# STATED PROBLEM:
Every entry that follows needs to be repeated exactly.

# MATERIAL FOR THE TASK:
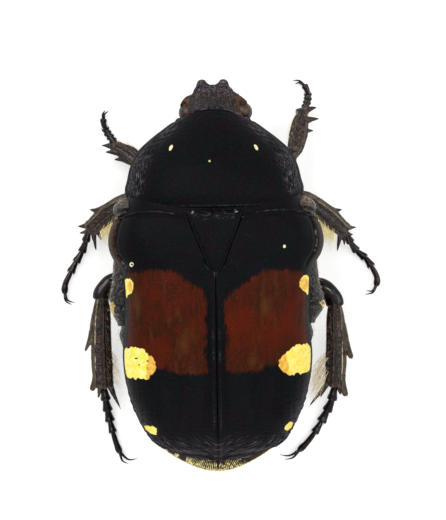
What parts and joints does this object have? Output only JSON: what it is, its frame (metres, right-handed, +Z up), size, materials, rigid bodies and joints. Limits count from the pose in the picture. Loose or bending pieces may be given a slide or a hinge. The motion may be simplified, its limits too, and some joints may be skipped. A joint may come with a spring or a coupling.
{
  "type": "flower chafer beetle specimen",
  "caption": "Life-size still model of a velvety black and rust-red flower chafer with yellow wing-case spots, standing on its feet with its legs spread.",
  "frame": {"origin": "floor level, under the middle of the body's length and on its midline", "axes": "+Z up, head towards -Y, the animal's own left side towards +X"},
  "size_m": [0.013, 0.0156, 0.0069],
  "materials": {
    "punctured_cuticle": "dark brown-black beetle cuticle with dense pits, satin",
    "eye": "dark brown faceted insect eye, glossy",
    "polished_cuticle": "smooth glossy black beetle cuticle",
    "black_velvet_cuticle": "matte velvety black beetle cuticle",
    "wing_case": "matte velvety wing case, black with a rust-red panel and yellow spots",
    "spotted_cuticle": "black cuticle covered with a cream-yellow chalky marking",
    "ridged_cuticle": "black beetle cuticle with lengthwise ridges and short golden hairs"
  },
  "bodies": {
    "root": {"head": "punctured_cuticle", "eye_left": "eye", "eye_right": "eye", "antenna_left": "polished_cuticle", "antenna_right": "polished_cuticle", "pronotum": "black_velvet_cuticle", "scutellum": "black_velvet_cuticle", "elytron_left": "wing_case", "elytron_right": "wing_case", "thorax": "punctured_cuticle", "abdomen": "polished_cuticle", "pygidium": "spotted_cuticle", "femur_front_left": "polished_cuticle", "femur_front_right": "polished_cuticle", "femur_middle_left": "polished_cuticle", "femur_middle_right": "polished_cuticle", "femur_hind_left": "polished_cuticle", "femur_hind_right": "polished_cuticle", "tibia_front_left": "ridged_cuticle", "tibia_front_right": "ridged_cuticle", "tibia_middle_left": "ridged_cuticle", "tibia_middle_right": "ridged_cuticle", "tibia_hind_left": "ridged_cuticle", "tibia_hind_right": "ridged_cuticle", "tarsus_front_left": "polished_cuticle", "tarsus_front_right": "polished_cuticle", "tarsus_middle_left": "polished_cuticle", "tarsus_middle_right": "polished_cuticle", "tarsus_hind_left": "polished_cuticle", "tarsus_hind_right": "polished_cuticle"}
  },
  "joints": []
}
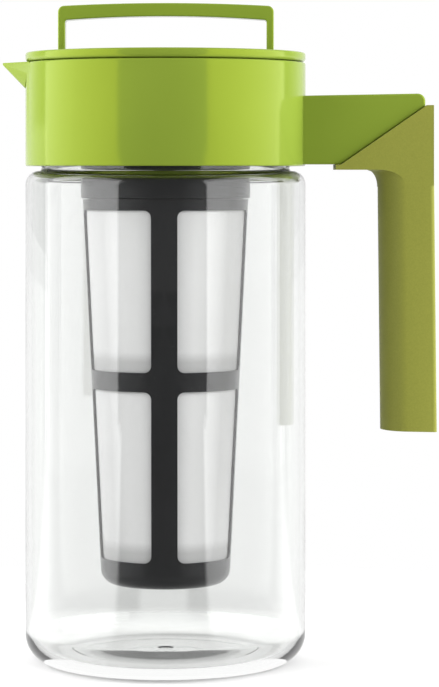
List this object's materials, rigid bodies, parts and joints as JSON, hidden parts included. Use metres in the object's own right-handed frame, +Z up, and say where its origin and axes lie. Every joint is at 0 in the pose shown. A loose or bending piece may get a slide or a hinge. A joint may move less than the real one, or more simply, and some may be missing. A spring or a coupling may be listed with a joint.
{
  "type": "iced tea maker",
  "caption": "Clear pitcher with a green spouted collar, side handle, lid with folding handle and a hanging mesh tea basket.",
  "frame": {"origin": "centre of the jug's flat underside", "axes": "+Z up along the jug's axis, +X towards the side handle, -X towards the spout; the lid handle's pivot runs along X and it folds towards -Y"},
  "size_m": [0.1729, 0.112, 0.2638],
  "materials": {
    "clear_plastic": "clear moulded plastic, polished",
    "pale_silicone": "soft pale silicone",
    "green_plastic": "yellow-green moulded plastic, satin gloss",
    "olive_rubber": "matt olive soft-touch rubber",
    "pin_steel": "ground stainless steel",
    "dark_plastic": "dark grey moulded plastic",
    "white_mesh": "fine off-white nylon mesh"
  },
  "bodies": {
    "pitcher": {"jug_body": "clear_plastic", "neck_seal": "pale_silicone", "collar": "green_plastic", "grip_sleeve": "olive_rubber"},
    "lid": {"lid_cover": "green_plastic", "pivot_pin_left": "pin_steel", "pivot_pin_right": "pin_steel", "lid_gasket": "pale_silicone"},
    "lid_handle": {"bail": "green_plastic"},
    "seal_plug": {"lid_plug": "green_plastic"},
    "basket": {"infuser_ring": "dark_plastic", "infuser_frame": "dark_plastic", "mesh_upper_1": "white_mesh", "mesh_upper_2": "white_mesh", "mesh_upper_3": "white_mesh", "mesh_upper_4": "white_mesh", "mesh_lower_1": "white_mesh", "mesh_lower_2": "white_mesh", "mesh_lower_3": "white_mesh", "mesh_lower_4": "white_mesh"}
  },
  "joints": [
    {"name": "lid_lift", "type": "slide", "parent": "pitcher", "child": "lid", "axis": [0, 0, 1], "range_m": [0, 0.215]},
    {"name": "bail_fold", "type": "hinge", "parent": "lid", "child": "lid_handle", "pos_m": [0, 0.0105, 0.2375], "axis": [1, 0, 0], "range_deg": [0, 90]},
    {"name": "plug_draw", "type": "slide", "parent": "lid", "child": "seal_plug", "axis": [0, 0, 1], "range_m": [0, 0.0012], "deforming": ["lid_gasket"]},
    {"name": "infuser_twist", "type": "hinge", "parent": "seal_plug", "child": "basket", "pos_m": [0, 0, 0.2046], "axis": [0, 0, 1], "range_deg": [-45, 0]}
  ],
  "couplings": [
    {"joint": "bail_fold", "follows": "plug_draw", "rad_per_m": 1309}
  ]
}
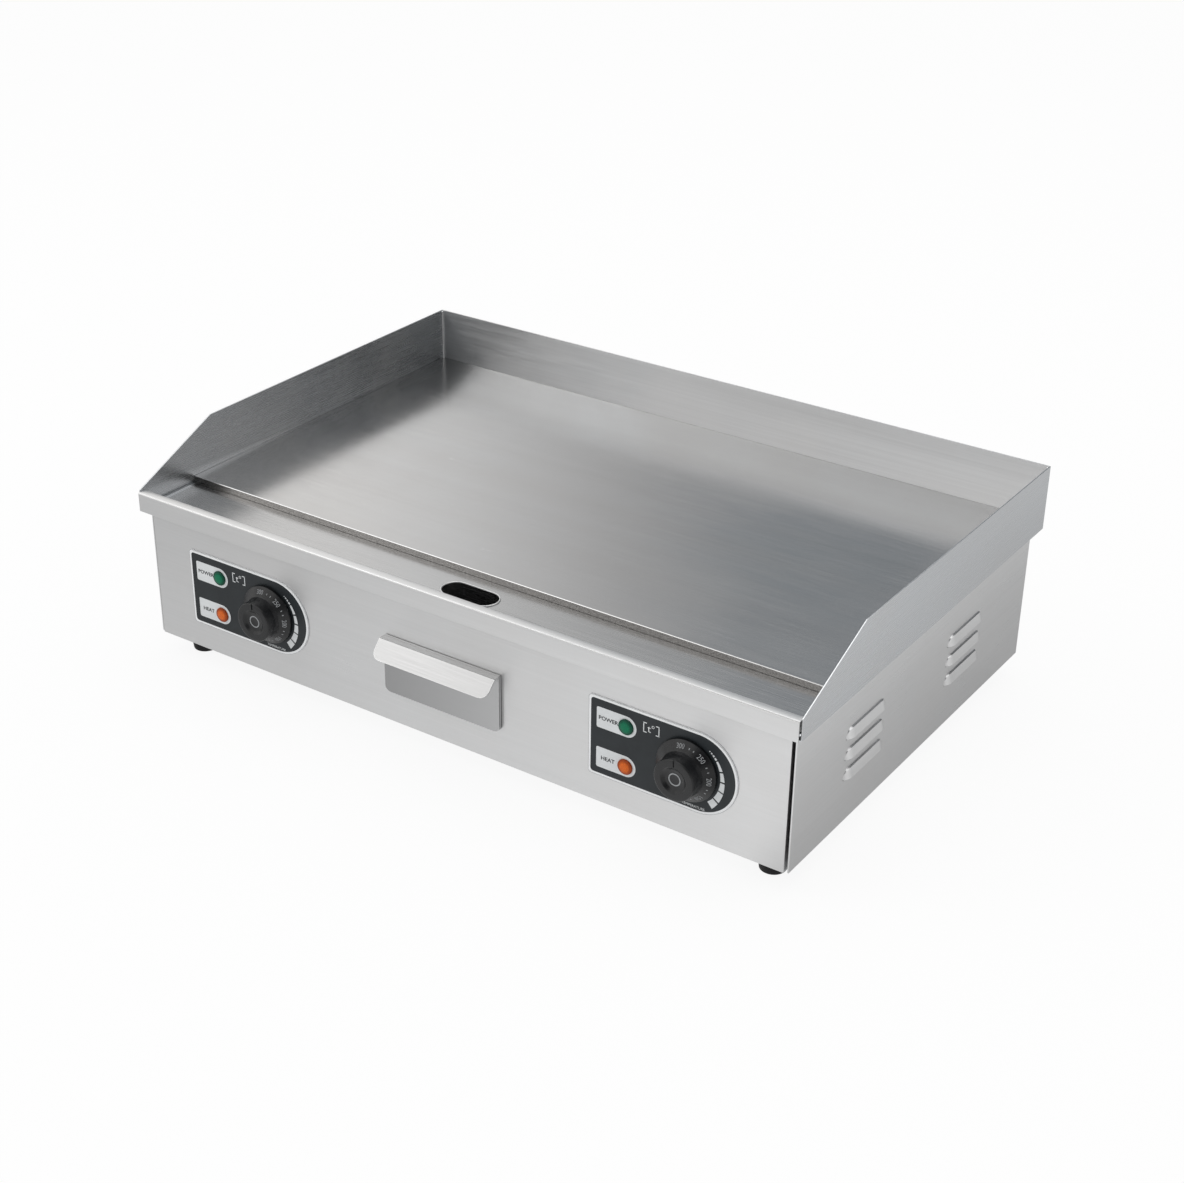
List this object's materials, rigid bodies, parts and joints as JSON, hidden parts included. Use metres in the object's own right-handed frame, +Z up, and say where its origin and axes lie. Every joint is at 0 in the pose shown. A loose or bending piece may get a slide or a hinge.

# FULL SOLUTION:
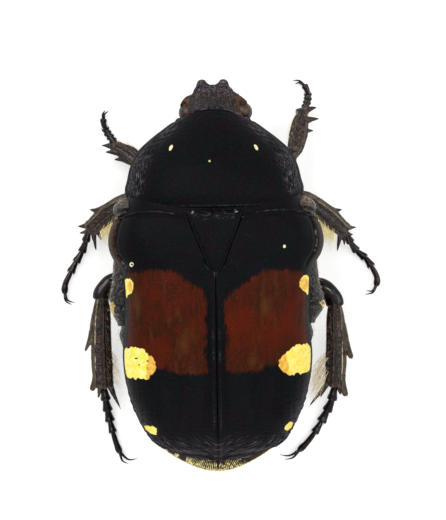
What parts and joints does this object have? Output only JSON: what it is, its frame (metres, right-handed, +Z up), size, materials, rigid bodies and joints. Limits count from the pose in the picture. Loose or bending pieces may be given a slide or a hinge. The motion may be simplified, its limits too, and some joints may be skipped. A joint may come with a spring or a coupling.
{
  "type": "flower chafer beetle specimen",
  "caption": "Life-size still model of a velvety black and rust-red flower chafer with yellow wing-case spots, standing on its feet with its legs spread.",
  "frame": {"origin": "floor level, under the middle of the body's length and on its midline", "axes": "+Z up, head towards -Y, the animal's own left side towards +X"},
  "size_m": [0.013, 0.0156, 0.0069],
  "materials": {
    "punctured_cuticle": "dark brown-black beetle cuticle with dense pits, satin",
    "eye": "dark brown faceted insect eye, glossy",
    "polished_cuticle": "smooth glossy black beetle cuticle",
    "black_velvet_cuticle": "matte velvety black beetle cuticle",
    "wing_case": "matte velvety wing case, black with a rust-red panel and yellow spots",
    "spotted_cuticle": "black cuticle covered with a cream-yellow chalky marking",
    "ridged_cuticle": "black beetle cuticle with lengthwise ridges and short golden hairs"
  },
  "bodies": {
    "root": {"head": "punctured_cuticle", "eye_left": "eye", "eye_right": "eye", "antenna_left": "polished_cuticle", "antenna_right": "polished_cuticle", "pronotum": "black_velvet_cuticle", "scutellum": "black_velvet_cuticle", "elytron_left": "wing_case", "elytron_right": "wing_case", "thorax": "punctured_cuticle", "abdomen": "polished_cuticle", "pygidium": "spotted_cuticle", "femur_front_left": "polished_cuticle", "femur_front_right": "polished_cuticle", "femur_middle_left": "polished_cuticle", "femur_middle_right": "polished_cuticle", "femur_hind_left": "polished_cuticle", "femur_hind_right": "polished_cuticle", "tibia_front_left": "ridged_cuticle", "tibia_front_right": "ridged_cuticle", "tibia_middle_left": "ridged_cuticle", "tibia_middle_right": "ridged_cuticle", "tibia_hind_left": "ridged_cuticle", "tibia_hind_right": "ridged_cuticle", "tarsus_front_left": "polished_cuticle", "tarsus_front_right": "polished_cuticle", "tarsus_middle_left": "polished_cuticle", "tarsus_middle_right": "polished_cuticle", "tarsus_hind_left": "polished_cuticle", "tarsus_hind_right": "polished_cuticle"}
  },
  "joints": []
}
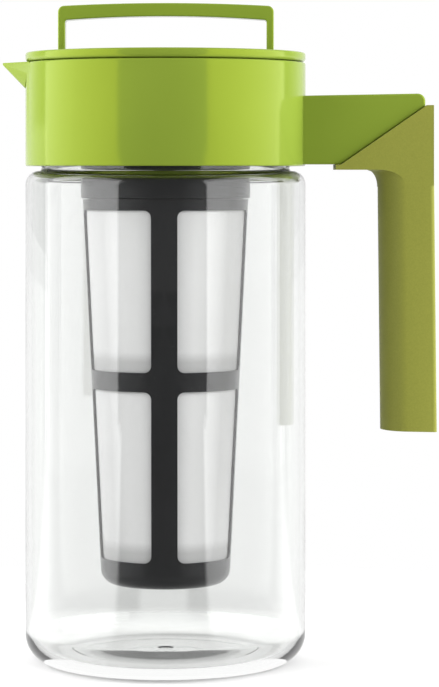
List this object's materials, rigid bodies, parts and joints as JSON, hidden parts included. Use metres in the object's own right-handed frame, +Z up, and say where its origin and axes lie. Every joint is at 0 in the pose shown. A loose or bending piece may get a slide or a hinge. A joint may move less than the real one, or more simply, and some may be missing. A spring or a coupling may be listed with a joint.
{
  "type": "iced tea maker",
  "caption": "Clear pitcher with a green spouted collar, side handle, lid with folding handle and a hanging mesh tea basket.",
  "frame": {"origin": "centre of the jug's flat underside", "axes": "+Z up along the jug's axis, +X towards the side handle, -X towards the spout; the lid handle's pivot runs along X and it folds towards -Y"},
  "size_m": [0.1729, 0.112, 0.2638],
  "materials": {
    "clear_plastic": "clear moulded plastic, polished",
    "pale_silicone": "soft pale silicone",
    "green_plastic": "yellow-green moulded plastic, satin gloss",
    "olive_rubber": "matt olive soft-touch rubber",
    "pin_steel": "ground stainless steel",
    "dark_plastic": "dark grey moulded plastic",
    "white_mesh": "fine off-white nylon mesh"
  },
  "bodies": {
    "pitcher": {"jug_body": "clear_plastic", "neck_seal": "pale_silicone", "collar": "green_plastic", "grip_sleeve": "olive_rubber"},
    "lid": {"lid_cover": "green_plastic", "pivot_pin_left": "pin_steel", "pivot_pin_right": "pin_steel", "lid_gasket": "pale_silicone"},
    "lid_handle": {"bail": "green_plastic"},
    "seal_plug": {"lid_plug": "green_plastic"},
    "basket": {"infuser_ring": "dark_plastic", "infuser_frame": "dark_plastic", "mesh_upper_1": "white_mesh", "mesh_upper_2": "white_mesh", "mesh_upper_3": "white_mesh", "mesh_upper_4": "white_mesh", "mesh_lower_1": "white_mesh", "mesh_lower_2": "white_mesh", "mesh_lower_3": "white_mesh", "mesh_lower_4": "white_mesh"}
  },
  "joints": [
    {"name": "lid_lift", "type": "slide", "parent": "pitcher", "child": "lid", "axis": [0, 0, 1], "range_m": [0, 0.215]},
    {"name": "bail_fold", "type": "hinge", "parent": "lid", "child": "lid_handle", "pos_m": [0, 0.0105, 0.2375], "axis": [1, 0, 0], "range_deg": [0, 90]},
    {"name": "plug_draw", "type": "slide", "parent": "lid", "child": "seal_plug", "axis": [0, 0, 1], "range_m": [0, 0.0012], "deforming": ["lid_gasket"]},
    {"name": "infuser_twist", "type": "hinge", "parent": "seal_plug", "child": "basket", "pos_m": [0, 0, 0.2046], "axis": [0, 0, 1], "range_deg": [-45, 0]}
  ],
  "couplings": [
    {"joint": "bail_fold", "follows": "plug_draw", "rad_per_m": 1309}
  ]
}
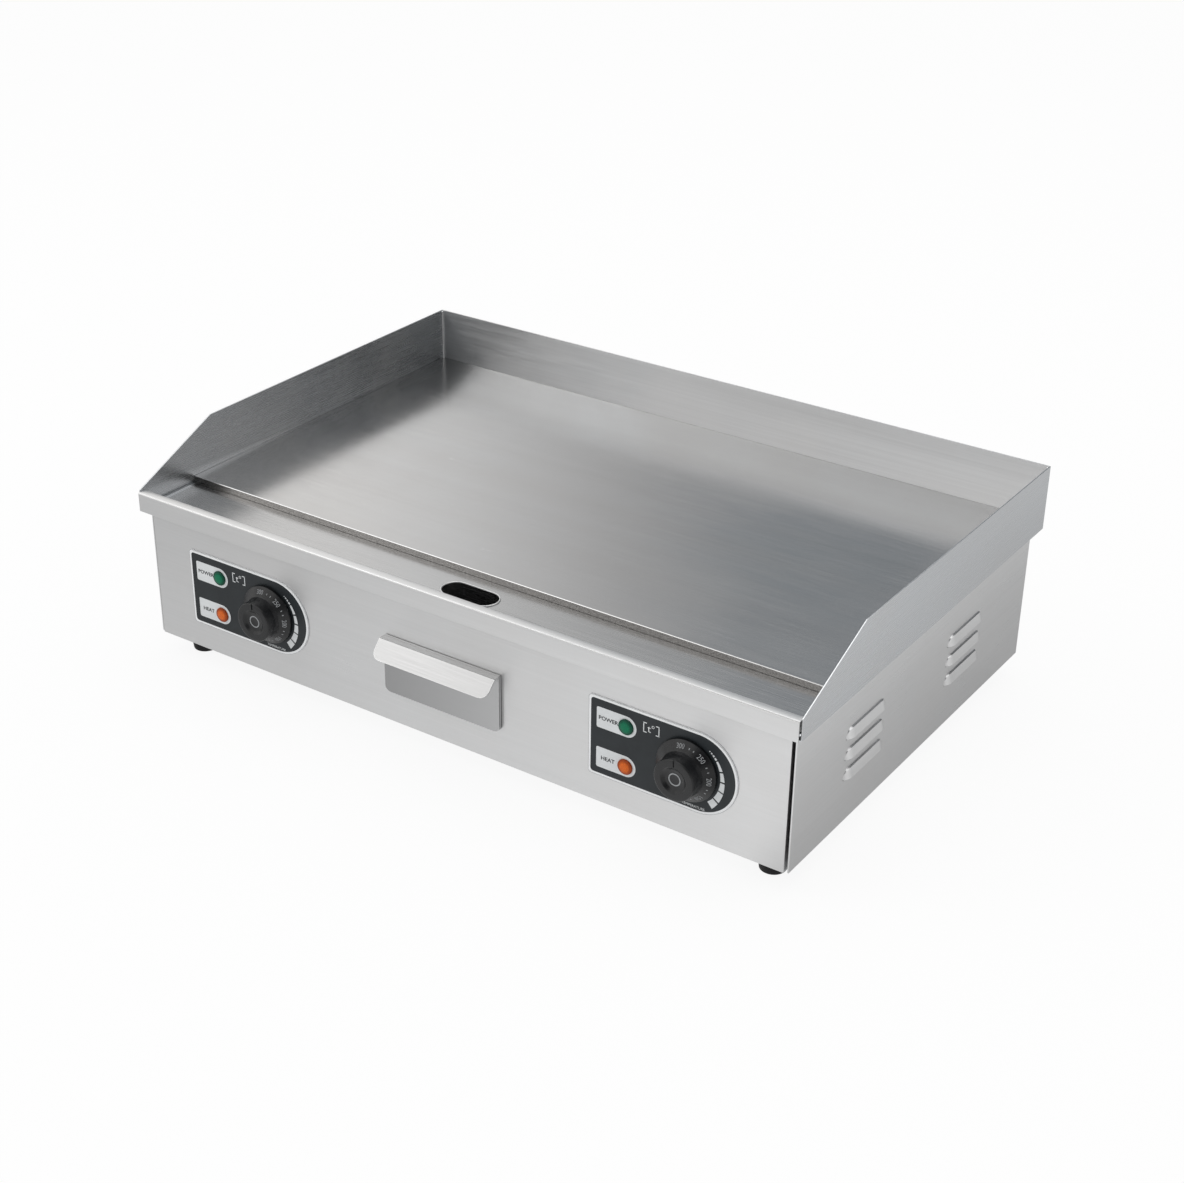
List this object's materials, rigid bodies, parts and joints as JSON, hidden parts included. Use metres in the object's own right-handed frame, +Z up, and say where its origin and axes lie. Every joint is at 0 in the pose shown. A loose or bending piece may get a slide or a hinge.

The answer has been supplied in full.